Une mesure pas encore appliquée

Si Elisabeth Borne avait annoncé une mise en place de cette mesure "à partir de 2024", à ce jour, les protections ne sont pas encore remboursées. Il reste de ce fait onze mois au gouvernement pour tenir sa promesse. Pour l'instant, aucun calendrier n'a été partagé, mais selon Maud Leblon et Lucie Bourdy-Dubois, présidente de la commission métier pharmacien de la Fédération des pharmaciens d'officine, la mesure devrait entrer en vigueur au 1er septembre 2024.

A quelques mois de sa mise en place, beaucoup de détails restent à régler. Les marques et modèles des protections concernées par le remboursement restent notamment inconnus. Les fabricants intéressés doivent se manifester auprès du ministère de la Santé, qui doit ensuite dresser une liste de produits éligibles. Contacté à ce sujet, le ministère n'a pas répondu à nos sollicitations.
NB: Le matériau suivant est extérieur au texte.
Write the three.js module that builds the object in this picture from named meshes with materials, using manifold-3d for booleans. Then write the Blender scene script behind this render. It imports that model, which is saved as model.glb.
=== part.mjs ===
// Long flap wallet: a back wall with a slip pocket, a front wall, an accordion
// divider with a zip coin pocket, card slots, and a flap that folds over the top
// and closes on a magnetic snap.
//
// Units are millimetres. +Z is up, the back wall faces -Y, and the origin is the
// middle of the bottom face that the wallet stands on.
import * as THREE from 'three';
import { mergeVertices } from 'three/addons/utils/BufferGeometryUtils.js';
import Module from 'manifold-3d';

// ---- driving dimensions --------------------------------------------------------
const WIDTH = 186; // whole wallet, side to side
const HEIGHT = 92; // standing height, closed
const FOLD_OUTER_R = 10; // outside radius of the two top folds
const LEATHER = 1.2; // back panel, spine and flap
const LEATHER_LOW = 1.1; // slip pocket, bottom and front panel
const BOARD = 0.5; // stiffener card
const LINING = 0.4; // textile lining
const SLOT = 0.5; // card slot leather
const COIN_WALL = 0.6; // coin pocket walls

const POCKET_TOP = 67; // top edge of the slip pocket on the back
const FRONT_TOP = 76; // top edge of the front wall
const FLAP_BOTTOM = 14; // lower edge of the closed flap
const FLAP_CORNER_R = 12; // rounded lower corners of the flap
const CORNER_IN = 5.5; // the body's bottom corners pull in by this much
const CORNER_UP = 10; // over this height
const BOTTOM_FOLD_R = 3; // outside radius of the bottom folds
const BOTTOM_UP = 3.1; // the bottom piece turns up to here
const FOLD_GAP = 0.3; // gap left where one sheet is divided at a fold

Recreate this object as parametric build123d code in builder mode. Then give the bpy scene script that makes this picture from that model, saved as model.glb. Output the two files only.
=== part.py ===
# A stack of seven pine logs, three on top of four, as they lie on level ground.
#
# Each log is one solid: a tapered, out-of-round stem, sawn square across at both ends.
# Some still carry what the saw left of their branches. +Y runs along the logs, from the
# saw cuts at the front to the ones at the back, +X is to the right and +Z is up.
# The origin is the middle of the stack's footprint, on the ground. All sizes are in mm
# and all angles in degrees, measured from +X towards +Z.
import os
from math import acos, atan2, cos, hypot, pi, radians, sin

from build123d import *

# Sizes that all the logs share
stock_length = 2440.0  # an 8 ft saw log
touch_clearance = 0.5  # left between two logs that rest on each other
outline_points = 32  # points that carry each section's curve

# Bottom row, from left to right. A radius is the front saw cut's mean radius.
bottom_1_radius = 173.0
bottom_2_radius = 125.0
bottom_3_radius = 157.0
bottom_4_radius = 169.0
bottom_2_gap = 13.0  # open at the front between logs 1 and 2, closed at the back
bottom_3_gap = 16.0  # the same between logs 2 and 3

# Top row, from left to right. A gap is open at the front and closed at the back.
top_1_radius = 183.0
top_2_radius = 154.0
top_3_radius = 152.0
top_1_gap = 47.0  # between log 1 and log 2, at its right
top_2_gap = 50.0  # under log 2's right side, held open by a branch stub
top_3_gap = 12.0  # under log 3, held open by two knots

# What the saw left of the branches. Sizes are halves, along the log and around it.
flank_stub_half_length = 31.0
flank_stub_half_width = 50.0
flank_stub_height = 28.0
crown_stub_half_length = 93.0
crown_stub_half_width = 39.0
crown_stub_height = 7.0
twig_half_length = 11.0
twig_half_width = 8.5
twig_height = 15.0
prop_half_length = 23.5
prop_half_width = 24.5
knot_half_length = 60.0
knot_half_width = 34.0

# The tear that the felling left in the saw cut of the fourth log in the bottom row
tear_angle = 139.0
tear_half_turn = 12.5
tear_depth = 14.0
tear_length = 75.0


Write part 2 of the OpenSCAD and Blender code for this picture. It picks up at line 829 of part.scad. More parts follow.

D'autres questions demeurent en suspens, observent Maud Leblon et Lucie Bourdy-Dubois. Une avance de frais sera-t-elle imposée aux personnes concernées ? Les protections réutilisables ont un coût moyen d'environ 17 euros, d'après une étude du comparateur Réassurez-moi.

"Certaines ne pourront pas dépenser ce montant."

Maud Leblon, directrice de l'association Règles élémentaires

à franceinfo

Par ailleurs, plusieurs serviettes lavables et culottes menstruelles sont nécessaires, afin de pouvoir en utiliser d'autres pendant le nettoyage. "Nous n'avons pas eu d'information [sur ce point], mais l'objectif est que personne n'ait à avancer de frais", commente Lucie Bourdy-Dubois.

En prévoyant le remboursement des protections réutilisables uniquement, la loi de financement de la Sécurité sociale intègre un enjeu environnemental à sa politique. "A première vue, c'est une bonne chose, commente Maud Leblon, mais ces protections sont encore trop méconnues et peu utilisées." Selon son association, seulement 7% des personnes menstruées utilisent ce type de protection.


Contacté par franceinfo, le ministère de la Santé a répondu, jeudi 11 janvier, après la publication de cet article. "L'objectif est une entrée en vigueur de la mesure au 1er septembre 2024", confirme-t-il, assurant que la prise en charge des protections par l'Assurance maladie serait bien de 60%. "Afin de s'assurer de la qualité des produits pris en charge, une procédure de référencement s'appuyant sur un cahier des charges précis sera mise en œuvre, détaille encore le ministère. La construction de ce cahier des charges est en cours, et des échanges à ce sujet ont lieu avec différents acteurs, dont des fabricants depuis fin 2023."